Action Plan: Reduce delays and maintain communication
- Audit and trim interview steps.
- Send interview reminders via email or SMS.
- Automate stage-based updates so candidates always know their status.
- Use structured interview scorecards to speed feedback.
- Monitor drop-off and no-show rates in ATS reports.
Consistent communication reduces candidate attrition and protects employer reputation.
4. Employer Branding and Passive Candidates
Challenge: Relying solely on active applicants produces volume but not quality.
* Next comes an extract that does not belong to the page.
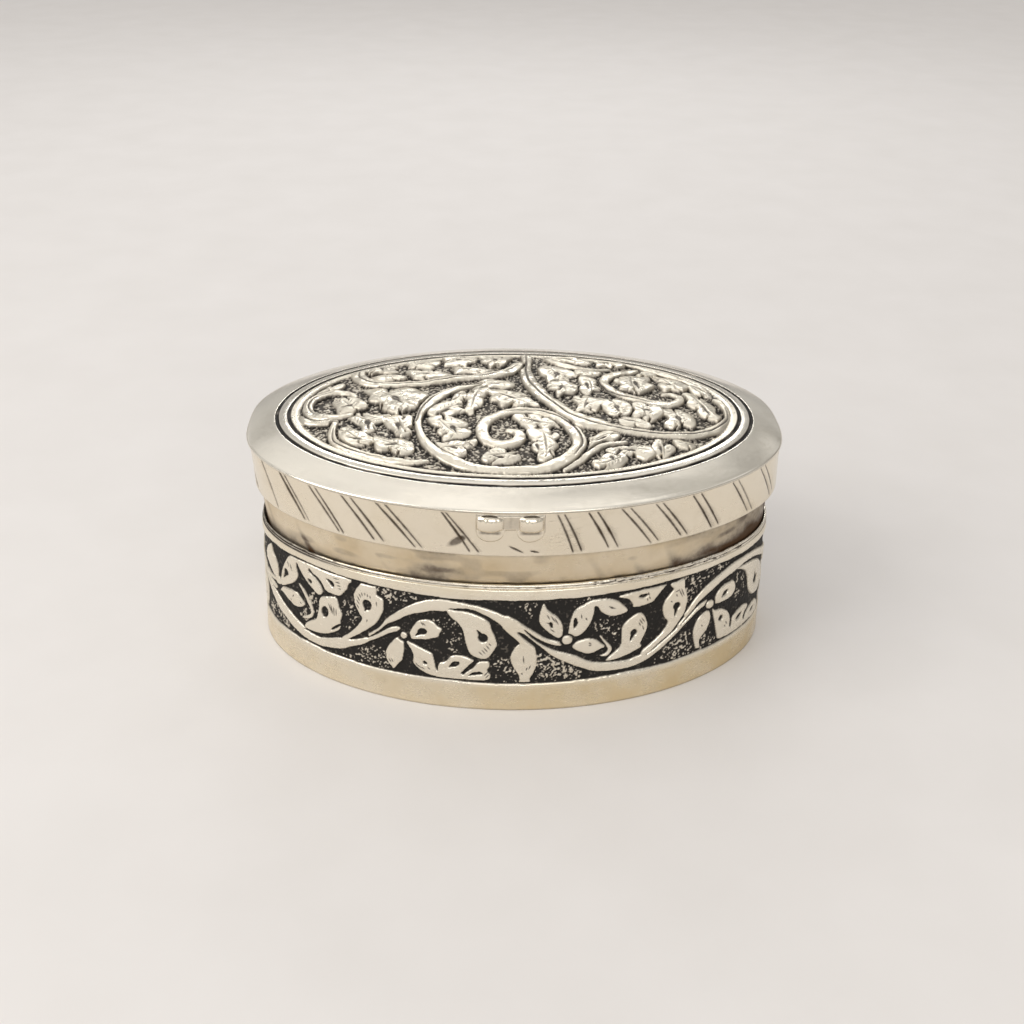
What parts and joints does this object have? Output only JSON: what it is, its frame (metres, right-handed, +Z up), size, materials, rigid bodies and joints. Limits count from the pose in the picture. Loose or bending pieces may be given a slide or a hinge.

A 2025 report finds that while 77% of HR and recruiting professionals say active sourcing is essential, the majority of companies actively source fewer than half their hires, indicating that passive talent must be engaged proactively rather than waiting for applications.[5]
Action Plan: Build and nurture a talent community
- Invest in visible employer branding through social content and employee advocacy.
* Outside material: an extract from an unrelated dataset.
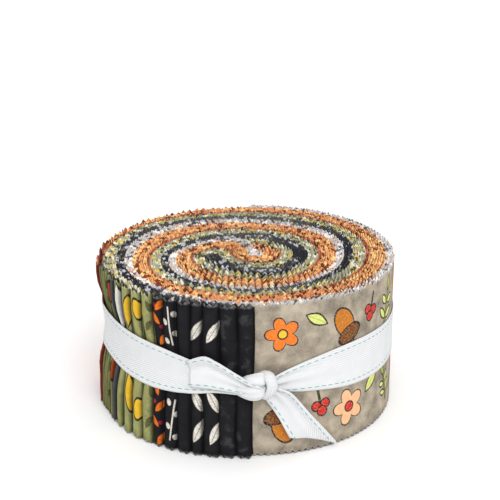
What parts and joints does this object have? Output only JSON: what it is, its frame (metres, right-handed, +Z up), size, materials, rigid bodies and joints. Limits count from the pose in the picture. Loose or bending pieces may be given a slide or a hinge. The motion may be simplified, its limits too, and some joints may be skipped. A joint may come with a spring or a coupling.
{
  "type": "fabric strip roll",
  "caption": "Drum-shaped roll of folded cotton strips with zigzag edges, wound together and tied round its middle with a knotted woven tape.",
  "frame": {"origin": "centre of the roll's flat underside", "axes": "+Z up along the roll's winding axis; the front, with the knot, faces -Y; +X is to the right seen from the front"},
  "size_m": [0.125, 0.1331, 0.0635],
  "materials": {
    "printed_cotton": "matt plain-woven quilting cotton in taupe, grey, orange, dark red, olive green and charcoal, with printed sprigs and zigzag-cut edges",
    "woven_tape": "white twill-woven cotton tape with a line of pale teal running stitch along each edge"
  },
  "bodies": {
    "root": {"strip_roll": "printed_cotton", "tie_ribbon": "woven_tape"}
  },
  "joints": []
}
- Maintain opt-in talent lists or communities for future roles.
- Track passive leads using CRM-style outreach inside the ATS.
- Strengthen and publicize employee referral programs.
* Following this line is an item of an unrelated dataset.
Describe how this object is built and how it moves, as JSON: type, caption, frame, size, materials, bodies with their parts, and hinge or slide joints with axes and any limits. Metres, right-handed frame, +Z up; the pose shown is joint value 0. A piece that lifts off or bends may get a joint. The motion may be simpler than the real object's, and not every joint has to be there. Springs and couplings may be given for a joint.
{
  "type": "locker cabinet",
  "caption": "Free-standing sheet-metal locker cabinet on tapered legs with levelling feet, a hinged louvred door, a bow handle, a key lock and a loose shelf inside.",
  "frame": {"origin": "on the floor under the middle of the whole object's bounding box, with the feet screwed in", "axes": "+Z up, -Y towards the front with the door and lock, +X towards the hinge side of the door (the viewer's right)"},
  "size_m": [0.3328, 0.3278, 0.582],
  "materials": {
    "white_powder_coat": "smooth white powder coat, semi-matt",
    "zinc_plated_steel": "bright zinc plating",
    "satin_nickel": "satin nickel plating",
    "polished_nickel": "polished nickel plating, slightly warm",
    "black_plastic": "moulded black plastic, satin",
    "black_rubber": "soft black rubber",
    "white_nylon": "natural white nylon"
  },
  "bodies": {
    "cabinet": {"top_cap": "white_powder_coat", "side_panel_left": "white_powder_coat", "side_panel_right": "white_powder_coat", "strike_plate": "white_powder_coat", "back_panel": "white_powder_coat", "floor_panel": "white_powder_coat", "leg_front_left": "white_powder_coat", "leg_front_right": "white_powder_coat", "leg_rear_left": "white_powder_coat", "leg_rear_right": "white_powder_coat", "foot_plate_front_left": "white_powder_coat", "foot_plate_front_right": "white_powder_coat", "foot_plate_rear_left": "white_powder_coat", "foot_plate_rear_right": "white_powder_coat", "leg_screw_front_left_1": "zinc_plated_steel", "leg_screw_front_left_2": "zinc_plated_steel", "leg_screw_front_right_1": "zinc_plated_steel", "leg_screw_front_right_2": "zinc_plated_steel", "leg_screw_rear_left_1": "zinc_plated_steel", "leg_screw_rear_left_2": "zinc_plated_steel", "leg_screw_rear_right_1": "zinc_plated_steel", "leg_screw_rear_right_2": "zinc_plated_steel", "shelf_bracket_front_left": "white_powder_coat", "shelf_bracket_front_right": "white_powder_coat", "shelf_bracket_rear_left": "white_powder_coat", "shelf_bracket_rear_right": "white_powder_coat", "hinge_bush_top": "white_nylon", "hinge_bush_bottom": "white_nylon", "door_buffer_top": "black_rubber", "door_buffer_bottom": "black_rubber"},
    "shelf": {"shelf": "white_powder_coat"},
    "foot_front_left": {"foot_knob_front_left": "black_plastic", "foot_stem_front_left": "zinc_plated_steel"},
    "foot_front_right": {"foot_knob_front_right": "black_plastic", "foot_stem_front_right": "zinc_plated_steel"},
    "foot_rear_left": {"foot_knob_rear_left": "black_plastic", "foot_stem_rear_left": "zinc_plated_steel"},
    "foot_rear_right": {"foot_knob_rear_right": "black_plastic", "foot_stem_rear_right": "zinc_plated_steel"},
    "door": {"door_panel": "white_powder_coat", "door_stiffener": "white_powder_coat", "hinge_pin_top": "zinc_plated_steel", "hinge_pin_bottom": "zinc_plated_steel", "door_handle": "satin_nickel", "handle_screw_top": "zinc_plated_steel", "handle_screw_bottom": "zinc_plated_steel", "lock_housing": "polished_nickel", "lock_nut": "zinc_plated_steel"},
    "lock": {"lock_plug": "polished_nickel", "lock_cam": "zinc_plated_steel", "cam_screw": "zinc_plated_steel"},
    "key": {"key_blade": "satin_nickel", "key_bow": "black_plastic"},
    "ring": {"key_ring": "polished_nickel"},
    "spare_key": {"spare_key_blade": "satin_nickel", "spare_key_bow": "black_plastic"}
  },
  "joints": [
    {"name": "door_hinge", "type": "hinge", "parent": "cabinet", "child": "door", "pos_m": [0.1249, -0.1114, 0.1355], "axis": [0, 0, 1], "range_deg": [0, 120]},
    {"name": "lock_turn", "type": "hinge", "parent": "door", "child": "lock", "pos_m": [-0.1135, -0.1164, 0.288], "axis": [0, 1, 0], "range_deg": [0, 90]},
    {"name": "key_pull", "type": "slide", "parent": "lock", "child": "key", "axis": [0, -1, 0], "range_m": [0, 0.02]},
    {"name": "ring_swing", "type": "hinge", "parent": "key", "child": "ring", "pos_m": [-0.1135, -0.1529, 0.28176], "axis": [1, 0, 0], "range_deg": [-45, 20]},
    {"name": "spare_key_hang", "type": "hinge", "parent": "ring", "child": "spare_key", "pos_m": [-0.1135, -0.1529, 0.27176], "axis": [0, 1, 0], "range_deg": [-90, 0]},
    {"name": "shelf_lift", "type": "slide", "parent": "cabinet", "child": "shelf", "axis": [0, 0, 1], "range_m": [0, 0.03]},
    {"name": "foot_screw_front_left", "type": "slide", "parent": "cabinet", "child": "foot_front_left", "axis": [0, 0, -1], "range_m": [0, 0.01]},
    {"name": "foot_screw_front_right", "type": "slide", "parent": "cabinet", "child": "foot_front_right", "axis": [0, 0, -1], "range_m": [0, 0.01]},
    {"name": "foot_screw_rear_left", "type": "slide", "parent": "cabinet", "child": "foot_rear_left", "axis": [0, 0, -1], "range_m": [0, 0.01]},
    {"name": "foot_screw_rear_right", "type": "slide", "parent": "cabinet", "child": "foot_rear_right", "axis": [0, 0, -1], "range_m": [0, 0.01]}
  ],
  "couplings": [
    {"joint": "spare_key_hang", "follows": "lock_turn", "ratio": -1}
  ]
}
- Measure engagement and conversion rates across sourcing channels.
Sustained outreach turns sourcing from reactive posting into pipeline management.
5. Data Compliance and Bias
Challenge: Recruiters must comply with evolving privacy regulations while addressing bias and fairness in hiring decisions. Missteps risk fines and reputational damage. According to LinkedIn, data protection laws like GDPR are actively enforced, with over 2,245 fines totaling billions in penalties. Enforcement priorities now include automated decision-making and candidate data rights, meaning recruitment practices are directly subject to these privacy obligations.[6]
Action Plan: Embed compliance into process
- Audit candidate data collection and retention policies, referencing GDPR compliance in recruitment.
- Use blind screening where feasible.
- Standardize interview evaluations with structured criteria.
- Monitor diversity and drop-off metrics.
- Schedule periodic compliance reviews as regulations evolve.
Transparent, auditable processes reduce risk while improving trust.
Hiring Operations Pressure Test Checklist
While talent shortages remain real, many recruitment challenges in 2026 stem from execution failures inside the hiring process. Your ATS already captures the data needed to identify where hiring slows, leaks candidates, or creates unnecessary workload. The checklist below uses measurable system output to expose process bottlenecks that directly impact speed, quality, and recruiter capacity.
Multiple misses indicate systemic inefficiency rather than isolated issues. These healthy benchmarks are grounded in recruiting industry data and practitioner standards. For example, global time-to-fill averages 36–42 days across most roles (with high-performing teams targeting faster), internal recruiter dashboards often set stage-level response SLAs in business days to avoid delays, and combined internal hires and referral sources typically account for 15 percent or more of hires in benchmark reports.[7][8][9]
Conclusion
Recruitment performance in 2026 is defined by execution discipline. Clear metrics, streamlined workflows, and structured automation determine whether teams move quickly or stall. Technology should enforce consistency, surface insight, and reduce manual effort. Teams that treat hiring as an operational system rather than a series of tasks consistently achieve faster hires, stronger pipelines, and better candidate experiences.
Frequently Asked Questions
Q: How do I make skills-based hiring practical?
A: Start by rewriting job descriptions to list key skills clearly. Use screening questions or short tests focused on those skills. Remove degree requirements when possible. Partner with your L&D or training team to offer upskilling opportunities that broaden who is qualified for roles.
Q: How can I reduce candidate ghosting?
A: Simplify and shorten your hiring steps, and keep candidates informed. Automate acknowledgments at each stage (application received, interview scheduled, offer decision) so candidates aren’t left wondering. Train interviewers to commit feedback quickly so you can update candidates within days, not weeks.
Q: What if my team is small but faces big hiring volumes?
A: Lean teams need automation. Use an ATS to filter and rank resumes automatically. Even if you use spreadsheets, set up rules (for example, if “Java” not found, auto-remove the resume). Consider simple AI tools built into modern ATS (like Manatal’s) to surface top candidates. Also, cross-train other employees to help with parts of the process, and schedule dedicated times for heavy tasks so they don’t overwhelm day-to-day work.